◆ GIVEN DATA ◆
----
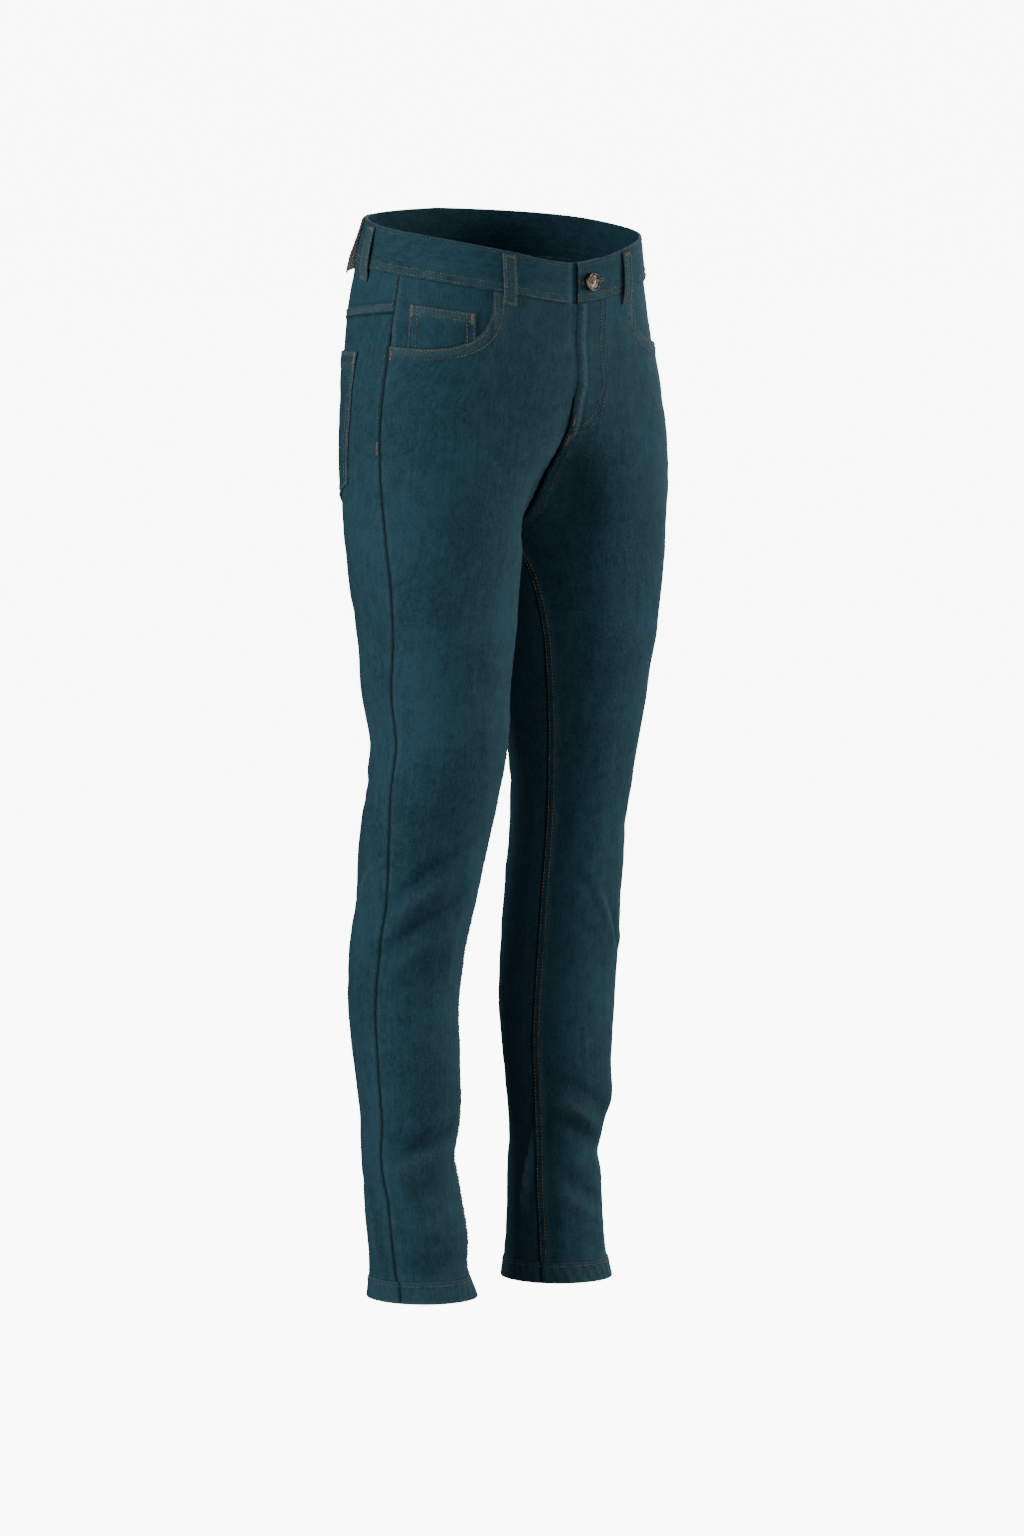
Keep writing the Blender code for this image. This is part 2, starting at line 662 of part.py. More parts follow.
def loop_height(level):
    """A belt loop's outer face: down on the band at its top, on the panel at its foot, clear between."""
    share = (LOOP_TOP - level) / (LOOP_TOP - LOOP_BOTTOM)
    over_band = BAND_PROUD * ease((level + BAND_HEIGHT + LOOP_STEP_DROP) / LOOP_STEP_EASE)
    bulge = LOOP_BULGE * np.sin(math.pi * np.clip(share, 0, 1)) ** LOOP_BULGE_POWER
    return SEAM_GAP + over_band + bulge + LOOP_WALL


def loop_levels():
    """Row levels of a belt loop."""
    return np.linspace(LOOP_TOP, LOOP_BOTTOM, 11)[:, None]


def belt_loop(place):
    """A belt loop on one side of the body."""
    level = loop_levels()
    axis_x, axis_y = leg_axis(place.side, LOOP_TOP)
    middle = surface(place.side, place.angle, LOOP_TOP)
    radius = math.hypot(middle[0] - place.side * axis_x, middle[1] - axis_y)
    half = math.degrees(LOOP_WIDTH / 2 / radius)
    angle = place.angle + np.linspace(half, -half, 3)
    return cloth_on(place.name, place.side, angle, level, loop_height(level), LOOP_WALL)


def belt_loop_back():
    """The belt loop over the centre back."""
    level = np.broadcast_to(loop_levels(), (11, 3))
    x = np.broadcast_to(np.linspace(LOOP_WIDTH / 2, -LOOP_WIDTH / 2, 3), level.shape)
    angle = angle_at_x(LEFT, level, x, -1)
    return cloth_on("belt_loop_back", LEFT, angle, level, loop_height(level), LOOP_WALL)


def blank_patch():
    """The blank leather patch over the band, whose lower edge stands away."""
    down = np.linspace(0, 1, 7)[:, None]
    level = PATCH_TOP + (PATCH_BOTTOM - PATCH_TOP) * down
    angle = np.linspace(PATCH_FROM_ANGLE, PATCH_TO_ANGLE, 6)
    height = BAND_PROUD + LAID_GAP + PATCH_WALL + PATCH_STANDS_OFF * ease(down)
    return cloth_on("blank_patch", RIGHT, angle, level, height, PATCH_WALL, LEATHER)


def fly_strip(name, from_x, to_x, top, bottom, height, wall):
    """A flat strip behind the fly, between two places across it, on the form of the right front."""
    level = np.linspace(top, bottom, 8)[:, None]
    x = np.linspace(from_x, to_x, 5)
    level, x = np.broadcast_arrays(level, x)
    angle = angle_at_x(RIGHT, level, -x, 1)
    return cloth_on(name, RIGHT, angle, level, height, wall)


def fly_pieces():
    """The shield behind the fly and the closed zip on it."""
    under_front = -DENIM_WALL - LAID_GAP
    top = -BAND_HEIGHT - FLY_INSET
    fly_strip("fly_shield", SHIELD_FROM_X, SHIELD_TO_X, top, SHIELD_END, under_front, DENIM_WALL)
    zip_face = under_front + SEAM_GAP + ZIP_WALL
    fly_strip("fly_zip", ZIP_FROM_X, ZIP_TO_X, top - FLY_INSET, SHIELD_END + FLY_INSET, zip_face, ZIP_WALL)


def turned(name, profile, place, axis, finish):
    """A round piece turned about its own axis, which then points along the given direction."""
    mesh = bpy.data.meshes.new(name)
    form = bmesh.new()
    points = [form.verts.new((radius, 0.0, height)) for radius, height in profile]
    for first, second in zip(points, points[1:]):
        form.edges.new((first, second))
    form.to_mesh(mesh)
    form.free()
    obj = add_object(name, mesh, finish)
    turn = obj.modifiers.new("turn", "SCREW")
    turn.steps = ROUND_STEPS
    turn.render_steps = ROUND_STEPS
    turn.use_merge_vertices = True
    turn.merge_threshold = 0.00001
    obj.location = place
    obj.rotation_mode = "QUATERNION"
    obj.rotation_quaternion = axis.to_track_quat("Z", "Y")
    return obj


def button():
    """The shank button on the band: a domed cap with a rolled edge on a short stem."""
    angle = angle_at_x(LEFT, np.float64(BUTTON_LEVEL), BUTTON_X, 1)
    base = raised(LEFT, angle, BUTTON_LEVEL, np.float64(BAND_PROUD + SEAM_GAP))
    axis = Vector(outward(LEFT, angle, BUTTON_LEVEL))
    place = Vector(base)
    stem = [(0.0, SHANK_HEIGHT), (SHANK_RADIUS, SHANK_HEIGHT), (SHANK_RADIUS, 0.0), (0.0, 0.0)]
    turned("button_shank", stem, place, axis, METAL)
    cap_height = SHANK_HEIGHT + SEAM_GAP
    rim = BUTTON_RADIUS - BUTTON_EDGE
    cap = [
        (0.0, BUTTON_THICKNESS - BUTTON_DISH),
        (rim - 2 * BUTTON_EDGE, BUTTON_THICKNESS - BUTTON_DISH),
        (rim - BUTTON_EDGE, BUTTON_THICKNESS),
        (rim, BUTTON_THICKNESS),
        (BUTTON_RADIUS, BUTTON_THICKNESS - BUTTON_EDGE),
        (BUTTON_RADIUS, BUTTON_EDGE),
        (rim, 0.0),
        (0.0, 0.0),
    ]
    turned("button_cap", cap, place + axis * cap_height, axis, METAL)


for old in list(bpy.data.objects):
    bpy.data.objects.remove(old)
garment = bpy.data.collections.new("slim_jeans")
bpy.context.scene.collection.children.link(garment)

for body_side in (RIGHT, LEFT):
    front_panel(body_side)
    back_panel(body_side)
    yoke(body_side)
    pocket_facing(body_side)
    back_pocket(body_side)
    hem(body_side)
coin_pocket()
waistband()
for loop_place in LOOPS:
    belt_loop(loop_place)
belt_loop_back()
blank_patch()
fly_pieces()
button()
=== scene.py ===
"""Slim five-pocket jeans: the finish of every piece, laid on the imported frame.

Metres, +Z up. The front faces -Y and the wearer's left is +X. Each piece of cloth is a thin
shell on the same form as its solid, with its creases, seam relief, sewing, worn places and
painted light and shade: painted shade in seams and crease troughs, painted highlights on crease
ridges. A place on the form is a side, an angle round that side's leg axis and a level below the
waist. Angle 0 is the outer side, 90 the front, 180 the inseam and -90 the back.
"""

import logging
import math
from dataclasses import dataclass, field
from enum import Enum
from typing import Callable, NamedTuple, Sequence

import bmesh
import bpy
import numpy as np
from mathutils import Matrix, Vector


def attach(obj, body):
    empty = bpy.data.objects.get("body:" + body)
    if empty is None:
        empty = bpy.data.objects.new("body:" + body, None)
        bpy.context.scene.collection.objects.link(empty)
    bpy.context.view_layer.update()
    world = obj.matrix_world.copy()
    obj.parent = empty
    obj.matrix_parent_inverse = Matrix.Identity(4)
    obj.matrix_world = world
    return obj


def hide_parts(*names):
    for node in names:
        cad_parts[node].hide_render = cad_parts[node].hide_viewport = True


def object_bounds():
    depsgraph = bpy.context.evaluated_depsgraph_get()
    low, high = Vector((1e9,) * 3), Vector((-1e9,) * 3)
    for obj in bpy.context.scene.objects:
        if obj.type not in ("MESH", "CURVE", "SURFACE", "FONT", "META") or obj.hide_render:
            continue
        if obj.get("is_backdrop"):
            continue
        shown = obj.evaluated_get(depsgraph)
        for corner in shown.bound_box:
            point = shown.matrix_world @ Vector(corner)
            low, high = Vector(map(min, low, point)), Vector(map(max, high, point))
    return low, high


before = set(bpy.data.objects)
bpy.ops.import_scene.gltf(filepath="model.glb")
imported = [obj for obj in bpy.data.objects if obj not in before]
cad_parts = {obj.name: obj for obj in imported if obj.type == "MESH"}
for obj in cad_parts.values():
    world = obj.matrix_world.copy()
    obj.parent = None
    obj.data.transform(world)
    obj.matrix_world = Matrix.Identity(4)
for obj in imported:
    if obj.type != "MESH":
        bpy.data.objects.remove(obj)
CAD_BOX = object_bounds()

LOG = logging.getLogger("slim_jeans")
Array = np.ndarray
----
◆ SET EXERCISE ◆
Exactly repeat the lines from the line with "for body_side in" to the line with "obj.matrix_parent_inverse = Matrix.Identity(4)", including both, and output nothing else.

◆ COMPLETE OUTPUT ◆
for body_side in (RIGHT, LEFT):
    front_panel(body_side)
    back_panel(body_side)
    yoke(body_side)
    pocket_facing(body_side)
    back_pocket(body_side)
    hem(body_side)
coin_pocket()
waistband()
for loop_place in LOOPS:
    belt_loop(loop_place)
belt_loop_back()
blank_patch()
fly_pieces()
button()
=== scene.py ===
"""Slim five-pocket jeans: the finish of every piece, laid on the imported frame.

Metres, +Z up. The front faces -Y and the wearer's left is +X. Each piece of cloth is a thin
shell on the same form as its solid, with its creases, seam relief, sewing, worn places and
painted light and shade: painted shade in seams and crease troughs, painted highlights on crease
ridges. A place on the form is a side, an angle round that side's leg axis and a level below the
waist. Angle 0 is the outer side, 90 the front, 180 the inseam and -90 the back.
"""

import logging
import math
from dataclasses import dataclass, field
from enum import Enum
from typing import Callable, NamedTuple, Sequence

import bmesh
import bpy
import numpy as np
from mathutils import Matrix, Vector


def attach(obj, body):
    empty = bpy.data.objects.get("body:" + body)
    if empty is None:
        empty = bpy.data.objects.new("body:" + body, None)
        bpy.context.scene.collection.objects.link(empty)
    bpy.context.view_layer.update()
    world = obj.matrix_world.copy()
    obj.parent = empty
    obj.matrix_parent_inverse = Matrix.Identity(4)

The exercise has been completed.